- **YOUR GOAL**
Below is the data. Give it again, complete and exact.

---*---

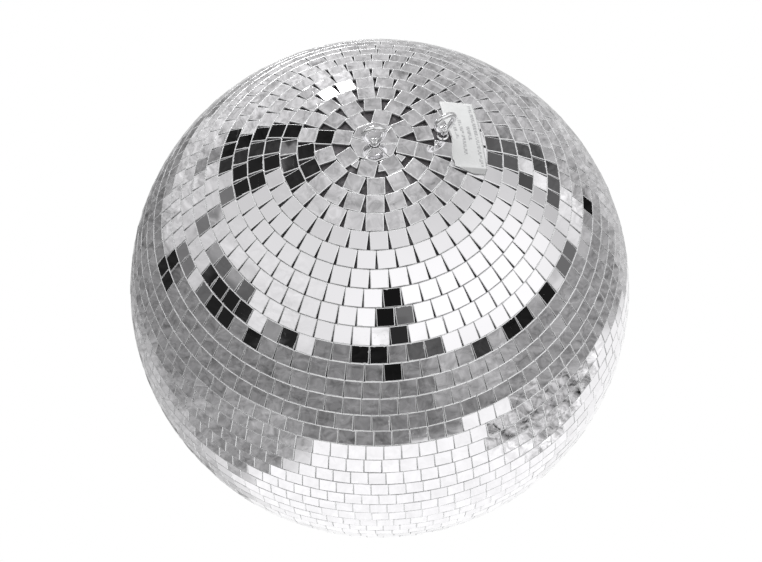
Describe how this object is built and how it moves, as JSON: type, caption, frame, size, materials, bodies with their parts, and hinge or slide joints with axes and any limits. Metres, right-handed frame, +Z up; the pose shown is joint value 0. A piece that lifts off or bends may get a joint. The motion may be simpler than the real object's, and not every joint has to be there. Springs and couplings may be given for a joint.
{
  "type": "mirror ball",
  "caption": "Round ball covered in rows of flat square mirror tiles, with a hanging eye on its pole and a second eye for a safety wire; it turns to scatter spots of light.",
  "frame": {"origin": "the inside top of the hanging eye's loop, where a hook or motor ring bears", "axes": "+Z up along the ball's axis through its poles, out of the hanging eye; +X towards the side of the safety eye; +Y away from the viewer"},
  "size_m": [0.3012, 0.3012, 0.3148],
  "materials": {
    "mirror_glass": "silvered float glass cut into small squares, bright polished faces, paler ground edges",
    "core": "dark moulded plastic, dull, seen only in the gaps between tiles",
    "eye_steel": "bright zinc-plated steel wire and threads",
    "plate_steel": "plain pressed steel sheet",
    "label_film": "matt white adhesive label with faint grey bars in place of print"
  },
  "bodies": {
    "eye": {"hanging_eye": "eye_steel", "hanging_eye_washer": "eye_steel", "hanging_eye_nut": "eye_steel"},
    "ball": {"upper_core": "core", "lower_core": "core", "backing_plate": "plate_steel", "safety_eye": "eye_steel", "safety_eye_nut": "eye_steel", "warning_label": "label_film", "bottom_mirror": "mirror_glass", "mirror_row_01": "mirror_glass", "mirror_row_02": "mirror_glass", "mirror_row_03": "mirror_glass", "mirror_row_04": "mirror_glass", "mirror_row_05": "mirror_glass", "mirror_row_06": "mirror_glass", "mirror_row_07": "mirror_glass", "mirror_row_08": "mirror_glass", "mirror_row_09": "mirror_glass", "mirror_row_10": "mirror_glass", "mirror_row_11": "mirror_glass", "mirror_row_12": "mirror_glass", "mirror_row_13": "mirror_glass", "mirror_row_14": "mirror_glass", "mirror_row_15": "mirror_glass", "mirror_row_16": "mirror_glass", "mirror_row_17": "mirror_glass", "mirror_row_18": "mirror_glass", "mirror_row_19": "mirror_glass", "mirror_row_20": "mirror_glass", "mirror_row_21": "mirror_glass", "mirror_row_22": "mirror_glass", "mirror_row_23": "mirror_glass", "mirror_row_24": "mirror_glass", "mirror_row_25": "mirror_glass", "mirror_row_26": "mirror_glass", "mirror_row_27": "mirror_glass", "mirror_row_28": "mirror_glass", "mirror_row_29": "mirror_glass", "mirror_row_30": "mirror_glass", "mirror_row_31": "mirror_glass", "mirror_row_32": "mirror_glass", "mirror_row_33": "mirror_glass", "mirror_row_34": "mirror_glass", "mirror_row_35": "mirror_glass", "mirror_row_36": "mirror_glass", "mirror_row_37": "mirror_glass", "mirror_row_38": "mirror_glass", "mirror_row_39": "mirror_glass", "mirror_row_40": "mirror_glass", "mirror_row_41": "mirror_glass", "mirror_row_42": "mirror_glass", "mirror_row_43": "mirror_glass", "mirror_row_44": "mirror_glass", "mirror_row_45": "mirror_glass", "top_mirror_1": "mirror_glass", "top_mirror_2": "mirror_glass", "top_mirror_3": "mirror_glass", "top_mirror_4": "mirror_glass", "top_mirror_5": "mirror_glass"}
  },
  "joints": [
    {"name": "ball_spin", "type": "hinge", "parent": "eye", "child": "ball", "pos_m": [0, 0, 0], "axis": [0, 0, 1], "continuous": true}
  ]
}
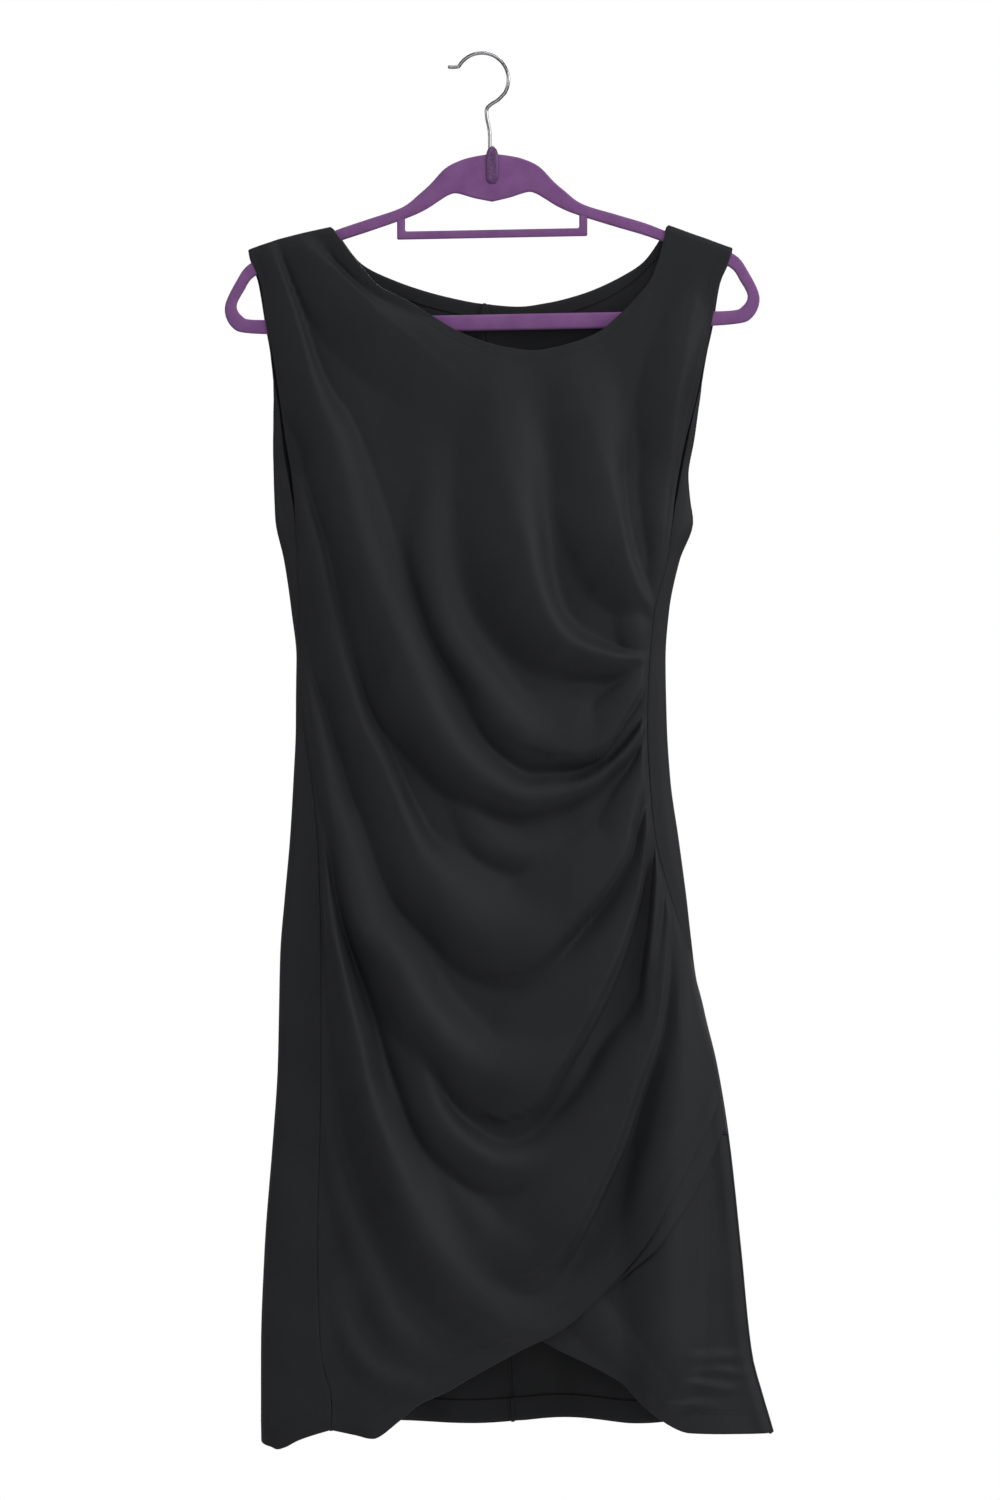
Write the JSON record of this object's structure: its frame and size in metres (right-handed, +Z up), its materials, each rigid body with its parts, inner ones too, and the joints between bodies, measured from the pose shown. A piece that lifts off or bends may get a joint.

---*---

- **CORRECT OUTPUT**
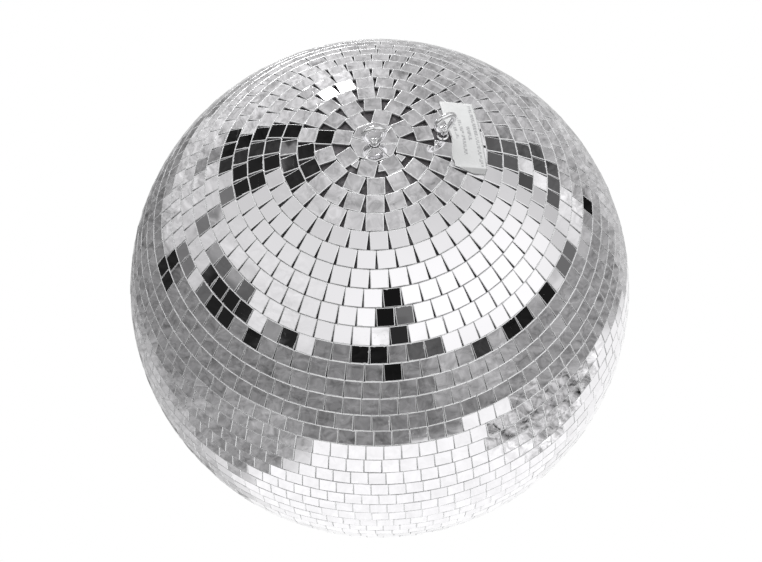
Describe how this object is built and how it moves, as JSON: type, caption, frame, size, materials, bodies with their parts, and hinge or slide joints with axes and any limits. Metres, right-handed frame, +Z up; the pose shown is joint value 0. A piece that lifts off or bends may get a joint. The motion may be simpler than the real object's, and not every joint has to be there. Springs and couplings may be given for a joint.
{
  "type": "mirror ball",
  "caption": "Round ball covered in rows of flat square mirror tiles, with a hanging eye on its pole and a second eye for a safety wire; it turns to scatter spots of light.",
  "frame": {"origin": "the inside top of the hanging eye's loop, where a hook or motor ring bears", "axes": "+Z up along the ball's axis through its poles, out of the hanging eye; +X towards the side of the safety eye; +Y away from the viewer"},
  "size_m": [0.3012, 0.3012, 0.3148],
  "materials": {
    "mirror_glass": "silvered float glass cut into small squares, bright polished faces, paler ground edges",
    "core": "dark moulded plastic, dull, seen only in the gaps between tiles",
    "eye_steel": "bright zinc-plated steel wire and threads",
    "plate_steel": "plain pressed steel sheet",
    "label_film": "matt white adhesive label with faint grey bars in place of print"
  },
  "bodies": {
    "eye": {"hanging_eye": "eye_steel", "hanging_eye_washer": "eye_steel", "hanging_eye_nut": "eye_steel"},
    "ball": {"upper_core": "core", "lower_core": "core", "backing_plate": "plate_steel", "safety_eye": "eye_steel", "safety_eye_nut": "eye_steel", "warning_label": "label_film", "bottom_mirror": "mirror_glass", "mirror_row_01": "mirror_glass", "mirror_row_02": "mirror_glass", "mirror_row_03": "mirror_glass", "mirror_row_04": "mirror_glass", "mirror_row_05": "mirror_glass", "mirror_row_06": "mirror_glass", "mirror_row_07": "mirror_glass", "mirror_row_08": "mirror_glass", "mirror_row_09": "mirror_glass", "mirror_row_10": "mirror_glass", "mirror_row_11": "mirror_glass", "mirror_row_12": "mirror_glass", "mirror_row_13": "mirror_glass", "mirror_row_14": "mirror_glass", "mirror_row_15": "mirror_glass", "mirror_row_16": "mirror_glass", "mirror_row_17": "mirror_glass", "mirror_row_18": "mirror_glass", "mirror_row_19": "mirror_glass", "mirror_row_20": "mirror_glass", "mirror_row_21": "mirror_glass", "mirror_row_22": "mirror_glass", "mirror_row_23": "mirror_glass", "mirror_row_24": "mirror_glass", "mirror_row_25": "mirror_glass", "mirror_row_26": "mirror_glass", "mirror_row_27": "mirror_glass", "mirror_row_28": "mirror_glass", "mirror_row_29": "mirror_glass", "mirror_row_30": "mirror_glass", "mirror_row_31": "mirror_glass", "mirror_row_32": "mirror_glass", "mirror_row_33": "mirror_glass", "mirror_row_34": "mirror_glass", "mirror_row_35": "mirror_glass", "mirror_row_36": "mirror_glass", "mirror_row_37": "mirror_glass", "mirror_row_38": "mirror_glass", "mirror_row_39": "mirror_glass", "mirror_row_40": "mirror_glass", "mirror_row_41": "mirror_glass", "mirror_row_42": "mirror_glass", "mirror_row_43": "mirror_glass", "mirror_row_44": "mirror_glass", "mirror_row_45": "mirror_glass", "top_mirror_1": "mirror_glass", "top_mirror_2": "mirror_glass", "top_mirror_3": "mirror_glass", "top_mirror_4": "mirror_glass", "top_mirror_5": "mirror_glass"}
  },
  "joints": [
    {"name": "ball_spin", "type": "hinge", "parent": "eye", "child": "ball", "pos_m": [0, 0, 0], "axis": [0, 0, 1], "continuous": true}
  ]
}
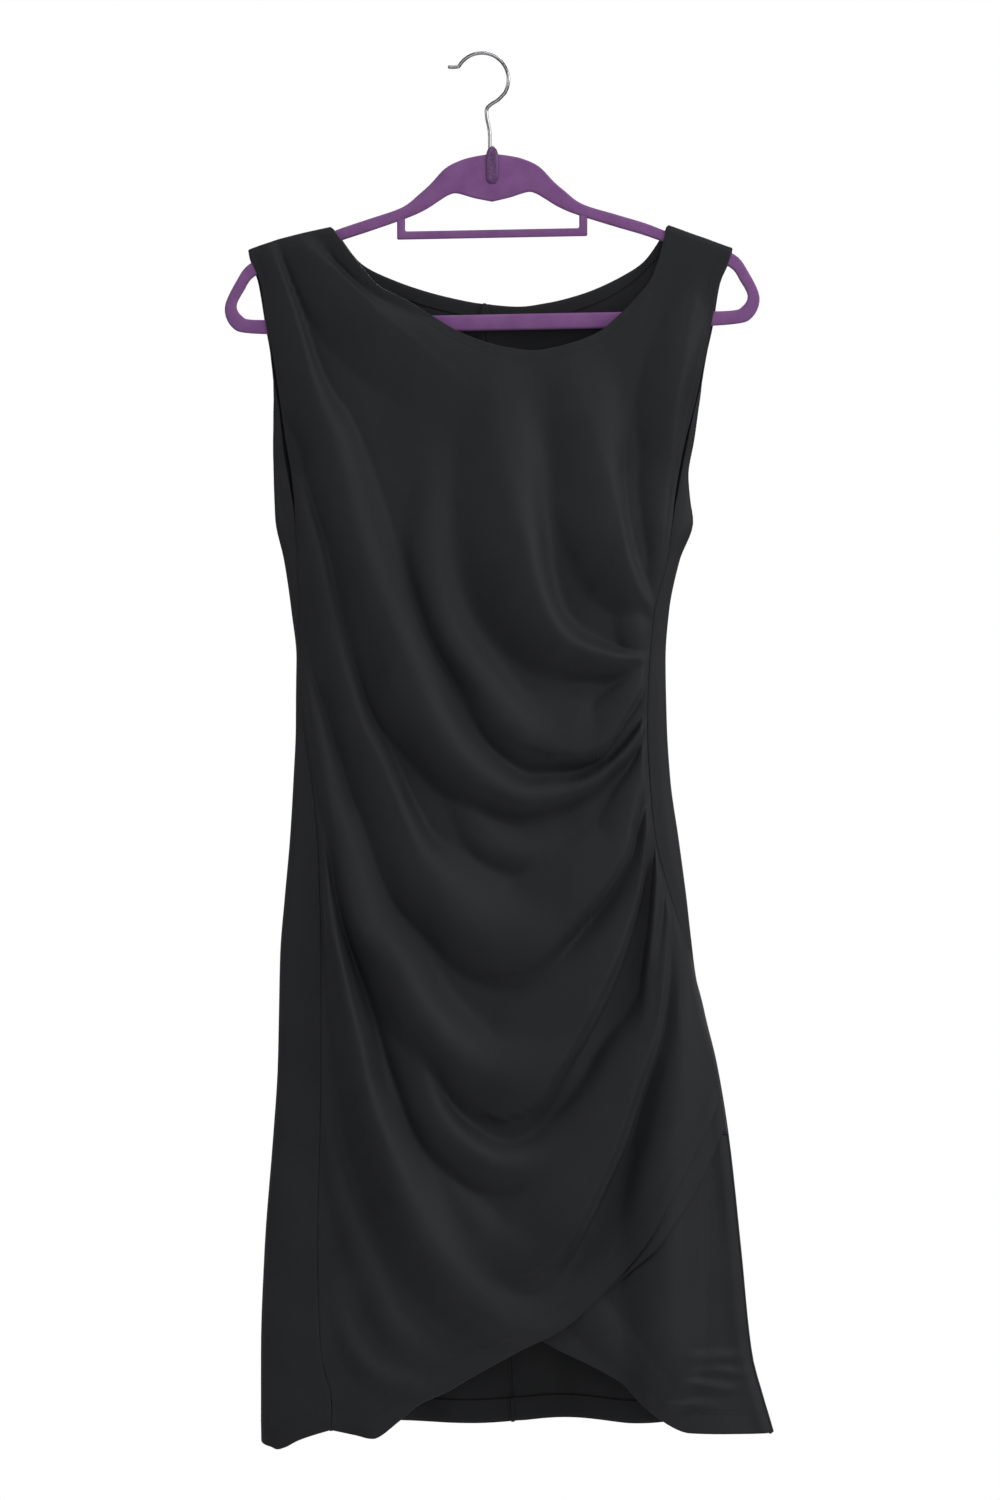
Write the JSON record of this object's structure: its frame and size in metres (right-handed, +Z up), its materials, each rigid body with its parts, inner ones too, and the joints between bodies, measured from the pose shown. A piece that lifts off or bends may get a joint.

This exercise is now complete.